To be sure, the price of B.C. wine is rising. Eight years ago, the average price of a bottle of VQA wine was $14.41. Even so, a rise of less than $2.50 a bottle in eight years hardly qualifies as gouging.


There are several reasons why prices are edging upwards.

First: the rising price of grapes. Wineries own or operate 70% of British Columbia’s vineyards. There has been mad scramble among new and growing wineries without enough of their own fruit and this is driving up grape prices at the 30% of vineyards that are independent.

The average price of Merlot last year, as reported by the BCWI, was $2,032 a ton. The report does not show the range of prices paid for Merlot, however. Figures from another source show that in 2004, superlative Merlot fetched as much as $4,571 a ton. The rule of thumb is that the winemaker buying those grapes would need to charge at least $45 for his bottle of that Merlot.

The expensive bottles of wine that we see are being made with expensive grapes. The prices are high not just because there is competitive bidding for top grapes. Those producing such superior fruit necessarily keep tonnages low. To maintain a decent return per acre, they need to get more for their limited tonnages.

Second: vineyard land has become extremely expensive in the Okanagan. One vineyard owner on the Naramata Bench argues that a viable winery needs to be based on a vineyard costing no more than $50,000 an acre (unless the winery is adding to vineyard acreage bought several years ago at a sensible price). Okanagan vineyards are selling for $100,000 an acre, if not more. Good California vineyard land is cheaper.

This means that anyone starting a winery now in the Okanagan needs to price the wines aggressively if there is to be any hope of getting a return on the investment. Of course, some winery owners – by no means all - are in it for the lifestyle after having made fortunes in other businesses. 

Third: to quote one winery owner, prices are being increased “because we can.” In the last few years, the majority of wineries have sold everything they made and have had restaurants banging the doors down for more wine. Wineries  are responding to basic laws of supply and demand by rationing demand with higher prices.

It is not prudent, in any case, to under-price  wines. One Okanagan winery that has been notorious for changing less than its wines are worth caved in to its agent this year with $1 a bottle increases across the board. The agent pointed out that consumers and restaurants would conclude that, since the wines were cheap, they are not very good.

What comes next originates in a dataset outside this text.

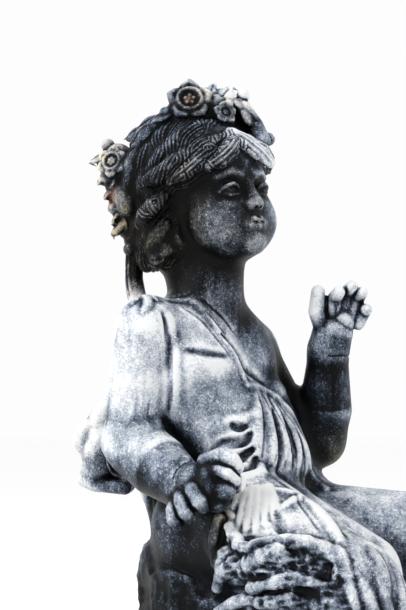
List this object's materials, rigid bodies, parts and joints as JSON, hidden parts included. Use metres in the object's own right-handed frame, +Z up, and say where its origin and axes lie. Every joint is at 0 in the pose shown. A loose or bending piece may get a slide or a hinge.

As well, restaurants usually don’t list $12 wines when there are $20 wines available. The reason is obvious. Most restaurants mark up wines 100%. The gross profit on a $12 wine is $12; on a $20 wine, it is $20 – and the server gets a bigger tip.

Wineries don’t need a big marketing department or a high-powered agent to keep wine prices current. Hillside Estate Winery owner Bill Carpenter often gets his staff together on Thursdays for peer tastings to see how Hillside wines stack up for price and quality against other wines.

“We also do comparative tastings,” says Pam Luckhurst of Golden Mile Cellars. “We look at how ours stand up to these other wines as well and where the price points are.”


As far as I can tell, there is not much industry-wide effort to reinforce the view that some of us have: many British Columbia wines deliver as much value as comparatively priced imports. On the other hand, a marketing program like this from the big commercial wineries would be a two-edged sword. They all have brands blended with imported wine and priced to capture consumers who think VQA wines are getting expensive.

One classic example is the Jackson Triggs White Label Merlot, which retails for $7.99. According to the B.C. Liquor Distribution web site, there are 3,000 cases of this wine spread across 173 stores. Don’t expect price complaints from consumers who think this is a British Columbia wine.